Não estamos no radar polêmico-ideológico deles, incluindo a campanha de Trump. Nem eles no nosso. É óbvio que cada um tem seu interesse, há posições diferentes em muitas coisas. Isso é normal e saudável. Mas leve em conta que o volume de comércio do Brasil com os EUA é muitíssimo menor, em termos relativos, do que o do México ou do Chile, por exemplo. Como proporção do nosso PIB, o comércio Brasil-EUA equivale a menos de 3%; no caso do Chile essa proporção é superior a 8%, do México, mais de 43%. Além disso, não há fronteiras terrestres entre os dois países. E os EUA têm tido superávit e não déficit no comércio com o Brasil. Falando em linguagem não diplomática, não terão interesse econômico de criar ruído conosco, nem vice-versa. A ideia do governo Temer é propor uma agenda de negociações com os EUA em torno a possibilidades que se acumulam há muito tempo. Vamos praticar um ativismo diplomático pragmático. Escolher um grupo de questões entre dezenas que ficaram pendentes e propor negociações que possam avançar, se houver concessões recíprocas.
Quais grupos de questões, por exemplo?
Facilitar vistos, reciprocidade, ampliar a cooperação na indústria da Defesa e retomar a ideia de um programa binacional em relação à base de Alcântara, no Maranhão, que oferece condições privilegiadas para o lançamento de satélites. Nessa base, será possível economizar uns 30% do custo dos lançamentos, que hoje têm um papel comercial crescente no mundo. Há ainda progressos a serem feitos na área de bitributação, de energia, de facilitação e regulação do comércio, aliviando barreiras não tarifárias.
O presidente da Argentina, Mauricio Macri, vem ao Brasil conversar com o presidente Temer e devem falar sobre Mercosul. O senhor é um crítico do bloco. Acha que ele deveria ser extinto ou modificado?
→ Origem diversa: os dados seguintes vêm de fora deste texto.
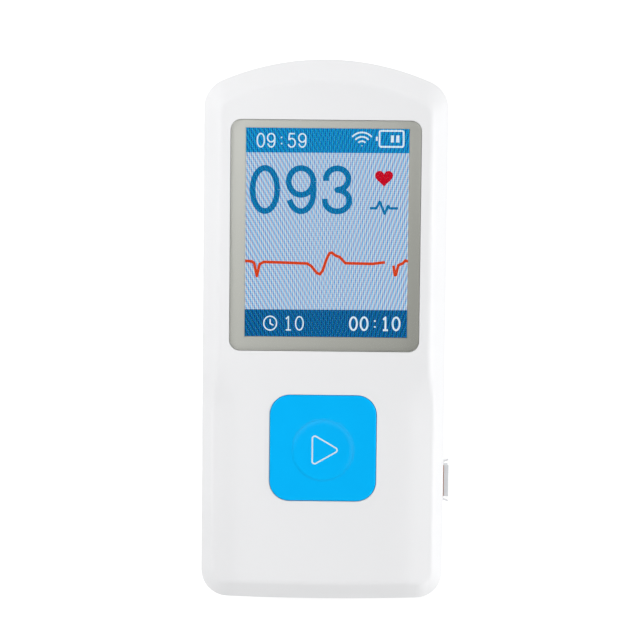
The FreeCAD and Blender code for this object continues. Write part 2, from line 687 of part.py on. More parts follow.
def radio_board():
    return box(RADIO_WIDTH, RADIO_LENGTH, RADIO_THICKNESS, 0, RADIO_Y, BOARD_TOP)


def radio_can():
    """The thin metal can over the radio's circuits, open below."""
    low = BOARD_TOP + RADIO_THICKNESS
    length = RADIO_LENGTH - 2 * CAN_MARGIN
    x = -(RADIO_WIDTH - CAN_WIDTH) / 2 + CAN_EDGE
    can = box(CAN_WIDTH, length, CAN_HEIGHT, x, RADIO_Y, low)
    inside = box(CAN_WIDTH - 2 * CAN_SHEET, length - 2 * CAN_SHEET, CAN_HEIGHT - CAN_SHEET, x, RADIO_Y, low)
    return can.makeChamfer(CAN_SHEET, highest_edges(can)).cut(inside)


def socket_profile(inset, x):
    """The mouth's outline across the socket, with its two lower corners cut off."""
    half = SOCKET_WIDTH / 2 - inset
    high = SOCKET_MIDDLE + SOCKET_HEIGHT / 2 - inset
    low = SOCKET_MIDDLE - SOCKET_HEIGHT / 2 + inset
    slant = SOCKET_SLANT - inset * 0.4
    across = [(-half, high), (half, high), (half, low + slant), (half - slant, low),
              (slant - half, low), (-half, low + slant)]
    return [vec(x, SOCKET_Y + y, z) for y, z in across]


def socket_lip(reach, length):
    """A flat lip that leans out from the mouth's upper edge, reach from the socket's middle."""
    mouth = WIDTH / 2 + SOCKET_PROUD
    side = [(LIP_START, reach - SOCKET_SHEET), (LIP_START, reach),
            (mouth, reach + LIP_FLARE), (mouth, reach + LIP_FLARE - SOCKET_SHEET)]
    return extruded([vec(x, -length / 2, z) for x, z in side], vec(0, length, 0))


def socket_shell():
    """The folded sheet shell of the charging socket: closed behind, with four flared lips at its mouth."""
    tube = extruded(socket_profile(0, SOCKET_BACK), vec(SOCKET_LENGTH, 0, 0))
    bore = extruded(socket_profile(SOCKET_SHEET, SOCKET_BACK + SOCKET_SHEET), vec(SOCKET_LENGTH, 0, 0))
    side_lip = SOCKET_HEIGHT - 2 * SOCKET_SLANT + 0.3
    lips = []
    for quarter in range(4):
        flat = quarter % 2 == 0
        reach = SOCKET_HEIGHT / 2 if flat else SOCKET_WIDTH / 2
        lip = socket_lip(reach, LIP_LENGTH if flat else side_lip)
        lip.rotate(vec(0, 0, 0), vec(1, 0, 0), 90 * quarter)
        lip.translate(vec(0, SOCKET_Y, SOCKET_MIDDLE if flat else SOCKET_MIDDLE + 0.4))
        lips.append(lip)
    return tube.cut(bore).fuse(lips).removeSplitter()


def socket_tongue():
    """The insulating tongue inside the socket, standing out of a plug of the same moulding."""
    back = SOCKET_BACK + SOCKET_SHEET
    plug = extruded(socket_profile(SOCKET_SHEET, back), vec(TONGUE_PLUG, 0, 0))
    tongue = box(TONGUE_LENGTH, TONGUE_WIDTH, TONGUE_THICKNESS,
                 back + TONGUE_PLUG + TONGUE_LENGTH / 2, SOCKET_Y, TONGUE_TOP - TONGUE_THICKNESS)
    return plug.fuse(tongue).removeSplitter()


def socket_contacts():
    """Five gilt strips along the underside of the tongue."""
    length, thickness = TONGUE_LENGTH - CONTACT_SETBACK, CONTACT_THICKNESS
    x = SOCKET_BACK + SOCKET_SHEET + TONGUE_PLUG + length / 2
    z = TONGUE_TOP - TONGUE_THICKNESS - thickness
    return Part.makeCompound([box(length, CONTACT_WIDTH, thickness, x, SOCKET_Y + CONTACT_PITCH * place, z)
                              for place in range(-2, 3)])


def socket_tape():
    """The amber strip of insulating tape on top of the socket, showing a little outside the wall."""
    length = LIP_START - (WIDTH / 2 - WALL) + 0.2
    return box(length, LIP_LENGTH, SOCKET_TAPE_THICKNESS, LIP_START - length / 2, SOCKET_Y,
               SOCKET_MIDDLE + SOCKET_HEIGHT / 2)


def side_electrode(side):
    """A plate flush with the side wall, held from inside by a thin flange."""
    plate = electrode_window(1).common(box(WIDTH, LENGTH, DEPTH, 0, 0, 0))
    length, height = ELECTRODE_LENGTH + 2 * ELECTRODE_FLANGE, ELECTRODE_HEIGHT + 2 * ELECTRODE_FLANGE
    flange = box(ELECTRODE_SHEET, length, height, ELECTRODE_INNER + ELECTRODE_SHEET / 2, ELECTRODE_Y,
                 ELECTRODE_Z - height / 2)
    whole = plate.fuse(flange).removeSplitter()
    return whole if side > 0 else whole.mirror(vec(0, 0, 0), vec(1, 0, 0))


def back_electrode_plate():
    return rounded_block(BACK_ELECTRODE_WIDTH, BACK_ELECTRODE_LENGTH, 2.0, 0, BACK_ELECTRODE_SHEET,
                         0, BACK_ELECTRODE_Y)


def back_electrode_stud():
    return cylinder(STUD_DIAMETER, 0.1, STUD_TOP, 0, BACK_ELECTRODE_Y)


def back_electrode():
    return back_electrode_plate().fuse(back_electrode_stud()).removeSplitter()


def side_spring(side):
    """A leaf on the board that presses outward on a side electrode."""
    foot, knee = BOARD_EDGE - SPRING_FOOT, BOARD_EDGE - SPRING_SETBACK
    inner = knee - SPRING_SHEET
    knee_z = BOARD_TOP + SPRING_RISE
    tip_z = knee_z + SPRING_TIP
    points = [(foot, BOARD_TOP), (knee, BOARD_TOP), (knee, knee_z), (ELECTRODE_INNER, tip_z),
              (ELECTRODE_INNER, tip_z + SPRING_SHEET), (inner, knee_z + SPRING_SHEET / 2),
              (inner, BOARD_TOP + SPRING_SHEET), (foot, BOARD_TOP + SPRING_SHEET)]
    corners = [vec(x, ELECTRODE_Y - SPRING_WIDTH / 2, z) for x, z in points]
    leaf = extruded(corners, vec(0, SPRING_WIDTH, 0))
    return leaf if side > 0 else leaf.mirror(vec(0, 0, 0), vec(1, 0, 0))


def back_pin():
    """A sprung pin under the board that presses on the back electrode's stud."""
    sleeve_low = (STUD_TOP + BOARD_LOW) / 2
    sleeve = cylinder(PIN_DIAMETER, sleeve_low, BOARD_LOW, 0, BACK_ELECTRODE_Y)
    tip = cylinder(PIN_TIP, STUD_TOP, sleeve_low, 0, BACK_ELECTRODE_Y)
    return sleeve.fuse(tip).removeSplitter()


def battery():
    """A foil pouch cell with soft long edges."""
    cell = box(BATTERY_WIDTH, BATTERY_LENGTH, BATTERY_TOP - BATTERY_LOW, 0, BATTERY_Y, BATTERY_LOW)
    long_edges = [e for e in cell.Edges if abs(e.BoundBox.YLength - BATTERY_LENGTH) < 0.01]
    return cell.makeFillet(BATTERY_ROUNDING, long_edges)


def battery_pad():
    length = BATTERY_LENGTH - 2 * BATTERY_PAD_MARGIN
    return box(BATTERY_WIDTH - 2 * BATTERY_PAD_MARGIN, length, BATTERY_PAD, 0, BATTERY_Y, WALL)


def battery_plug():
    """The two-pole plug and socket under the board that the battery's leads end in."""
    low = BOARD_LOW - PLUG_HEIGHT
    block = box(PLUG_WIDTH, PLUG_LENGTH, PLUG_HEIGHT, PLUG_X, PLUG_FACE - PLUG_LENGTH / 2, low)
    back = PLUG_FACE - PLUG_LENGTH
    slots = [box(PLUG_SLOT_WIDTH, PLUG_SLOT_DEPTH, PLUG_HEIGHT / 2,
                 PLUG_X + side * 0.3 * PLUG_WIDTH, back, low) for side in (-1, 1)]
    return block.cut(slots)


def battery_lead(side):
    """A wire that hangs in one even curve from the battery's end to the plug."""
    apart_start, apart_end = 1.6 * LEAD_DIAMETER, LEAD_DIAMETER
    start_z = WALL + RIB_HEIGHT + LEAD_ABOVE_RIB + LEAD_DIAMETER / 2
    start = vec(PLUG_X + LEAD_SHIFT + side * apart_start, BATTERY_FOOT, start_z)
    end = vec(PLUG_X + side * apart_end, PLUG_FACE, BOARD_LOW - PLUG_HEIGHT / 2)
    over = (start - end) * 0.08
    dip = (start + end) * 0.5 - vec(0, 0, LEAD_SAG)
    path = Part.Arc(start + over, dip, end - over).toShape()
    first, tangent = path.valueAt(path.FirstParameter), path.tangentAt(path.FirstParameter)
    across = tangent.cross(vec(0, 0, 1)).normalize() * (LEAD_DIAMETER / 2)
    corners = [first + FreeCAD.Rotation(tangent, 45 * corner).multVec(across) for corner in range(8)]
    wire = Part.Wire([path]).makePipeShell([Part.makePolygon(corners + corners[:1])], True, True)
    between = box(WIDTH, LEAD_RUN, DEPTH, 0, (BATTERY_FOOT + PLUG_FACE) / 2, 0)
    return wire.common(between)


def charge_chip():
    """A small chip under the board, beside the charging socket."""
    size = CHARGE_CHIP_SIZE
    x, y = SOCKET_BACK - 3 * size, SOCKET_Y - SOCKET_WIDTH
    body = box(size, size, CHIP_HEIGHT, x, y, BOARD_LOW - CHIP_HEIGHT)
    return body.makeChamfer(CHIP_EDGE, lowest_edges(body))


def make_nodes():
    nodes = {
        "front_cover": front_cover(),
        "back_cover": back_cover(),
        "display_lens": lens(),
        "lens_print": lens_print(),
        "lens_tape": lens_tape(),
        "display_gasket": display_gasket(),
        "display_panel": display_panel(),
        "backlight_frame": backlight_frame(),
        "display_bracket": display_bracket(),
        "display_cable": display_cable(),
        "cable_socket": cable_socket(),
        "key_cap": key_cap(),
        "switch_base": switch_base(),
        "switch_cover": switch_cover(),
        "switch_plunger": switch_plunger(),
        "main_board": main_board(),
        "processor": chip(PROCESSOR_SIZE, -0.15, 0.28),
        "heart_amplifier": chip(AMPLIFIER_SIZE, 0.2, -0.18),
        "radio_board": radio_board(),
        "radio_can": radio_can(),
        "socket_shell": socket_shell(),
        "socket_tongue": socket_tongue(),
        "socket_contacts": socket_contacts(),
        "socket_tape": socket_tape(),
        "charge_chip": charge_chip(),
        "back_electrode": back_electrode(),
        "back_pin": back_pin(),
        "battery": battery(),
        "battery_pad": battery_pad(),
        "battery_plug": battery_plug(),
    }
    for name, side in (("right", 1), ("left", -1)):
        nodes[name + "_electrode"] = side_electrode(side)
        nodes[name + "_spring"] = side_spring(side)
    for name, side in (("red", 1), ("black", -1)):
        nodes["battery_lead_" + name] = battery_lead(side)
    return nodes


def write_parts():
    os.makedirs("parts", exist_ok=True)
    for name, shape in make_nodes().items():
        shape.exportStep(os.path.join("parts", name + ".step"))


write_parts()
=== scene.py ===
import bmesh
import bpy
import math
from mathutils import Matrix, Vector


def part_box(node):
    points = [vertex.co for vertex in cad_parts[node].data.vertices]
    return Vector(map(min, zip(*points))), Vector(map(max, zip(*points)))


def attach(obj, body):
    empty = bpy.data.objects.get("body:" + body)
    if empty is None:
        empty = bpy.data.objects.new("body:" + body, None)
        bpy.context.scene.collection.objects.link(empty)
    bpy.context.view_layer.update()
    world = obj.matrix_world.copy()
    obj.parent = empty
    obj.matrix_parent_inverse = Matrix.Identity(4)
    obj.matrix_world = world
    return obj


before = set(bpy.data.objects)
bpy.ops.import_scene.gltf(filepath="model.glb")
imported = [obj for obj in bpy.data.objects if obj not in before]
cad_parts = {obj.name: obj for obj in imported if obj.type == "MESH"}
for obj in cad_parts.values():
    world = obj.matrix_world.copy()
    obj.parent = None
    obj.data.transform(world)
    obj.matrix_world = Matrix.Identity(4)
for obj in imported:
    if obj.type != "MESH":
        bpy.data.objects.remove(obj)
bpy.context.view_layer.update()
MM = 0.001


# ---- Front and back cover ----
# Two shells moulded in white ABS that meet at a fine groove round the waist, with a light spark
# grain that hands have rubbed down. Beside the key the face falls away a little to the long edges.


class Value:
    """What comes out of a shader node. Arithmetic on it adds Math nodes."""

    def __init__(self, tree, socket):
        self.tree, self.socket = tree, socket

    def worked(self, operation, *values):
        """One Math node on these values and numbers."""
        return self.tree.add("ShaderNodeMath", {"operation": operation}, dict(enumerate(values)))["Value"]

    def __add__(self, other):
        return self.worked("ADD", self, other)

    def __sub__(self, other):
        return self.worked("SUBTRACT", self, other)

    def __rsub__(self, other):
        return self.worked("SUBTRACT", other, self)

    def __mul__(self, other):
        return self.worked("MULTIPLY", self, other)

    def __truediv__(self, number):
        return self * (1 / number)

    def __pow__(self, other):
        return self.worked("POWER", self, other)

    __radd__ = __add__
    __rmul__ = __mul__

    def size(self):
        return self.worked("ABSOLUTE", self)

    def at_most(self, limit):
        return self.worked("MINIMUM", self, limit)

    def wave(self):
        """0 to 1 and back, once for each whole number."""
        return 0.5 + 0.5 * self.worked("SINE", self * math.tau)

    def held(self, low, high):
        """A smooth rise from 0 at low to 1 at high."""
        return self.tree.add("ShaderNodeMapRange", {"interpolation_type": "SMOOTHSTEP"}, {
            "Value": self, "From Min": low, "From Max": high})["Result"]


class Shading:
    """A tree of shader nodes."""

    def __init__(self, tree):
        self.nodes, self.links = tree.nodes, tree.links

    def set(self, node, values):
        """Values or links for a node's sockets, each named or counted from the first in use."""
        in_use = [socket for socket in node.inputs if socket.enabled]
        for key, value in values.items():
            socket = in_use[key] if isinstance(key, int) else next(s for s in in_use if s.name == key)
            if isinstance(value, Value):
                self.links.new(value.socket, socket)
            else:
                socket.default_value = (*value, 1.0) if socket.type == "RGBA" else value

    def add(self, kind, settings, values):
        """A node of this kind: its settings first, then the values or links of its sockets."""
        node = self.nodes.new(kind)
        for name, value in settings.items():
            setattr(node, name, value)
        self.set(node, values)
        return {output.name: Value(self, output) for output in node.outputs if output.enabled}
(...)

O Mercosul já tem um quarto de século de existência. Foi organizado com a previsão de implantar o livre-comércio entre os países membros e, ao mesmo tempo, uma política comercial comum em relação ao resto do mundo. Ou seja, seria não apenas uma zona de livre comércio, mas também uma união alfandegária. Nas discussões que acompanharam sua criação, durante os governos Collor e Itamar Franco, eu defendi que começasse como zona de livre comércio e que somente depois de que ela fosse consolidada se partiria para a união alfandegária. Eu era deputado e líder do PSDB na Câmara. Mas o caminho foi outro e tornou-se irreversível. De todo modo, o bloco promoveu avanços importantes. O comércio entre Brasil, Argentina, Paraguai e Uruguai aumentou rapidamente. No decênio anterior ao Mercosul, de 1981 a 1991, as exportações brasileiras para Argentina, Uruguai e Paraguai aumentaram 30%. Nos decênios seguintes, já com o Mercosul, triplicaram (1991 a 2001) e depois quadruplicaram (2001 a 2011), tornando-se 12 vezes maior em apenas duas décadas. Nos últimos anos o comércio intra-Mercosul esmoreceu em razão da desaceleração ou queda do PIB no Brasil e na Argentina. O bloco não deve ser extinto, mas, ao contrário, dinamizado. É preciso eliminar barreiras que ainda limitam o livre comércio entre os quatro países e promover a homogeneização dos critérios sanitários e técnicos aplicados às importações. A visita de Macri será fundamental, pois ele presidirá o Mercosul durante o primeiro semestre deste ano. Em seguida, caberá ao Temer essa função.
O senhor vai defender que México e Chile integrem o Mercosul?
Já temos um acordo de livre comércio entre o Mercosul e o Chile, e estamos ampliando o acordo de preferências comerciais entre o Brasil e o México. Estive no México em julho passado, e uma das prioridades levadas a meus colegas mexicanos foi justamente a necessidade de avançarmos na negociação de liberalização do comércio entre nossos países, que são as duas maiores economias da América Latina.
O Paraguai tem apresentado incentivos fiscais a empresas brasileiras que estão saindo daqui para se instalar no país vizinho. Em três anos, houve a migração de 78 indústrias, com 11 mil empregos. O governo pode fazer algo para frear esta debandada?
Vamos com calma. O Paraguai tem atraído investimentos privados brasileiros graças principalmente aos seus baixos custos trabalhistas e de energia elétrica. O que precisamos fazer é diminuir nossos custos de produção. E não existe essa debandada. Menos de 0,5 por cento dos investimentos brasileiros no exterior estão no Paraguai. Além disso, é bom para o Brasil fazer investimentos fora. Isso pode incentivar nossas exportações, pois as filiais brasileiras tenderão a importar insumos do Brasil.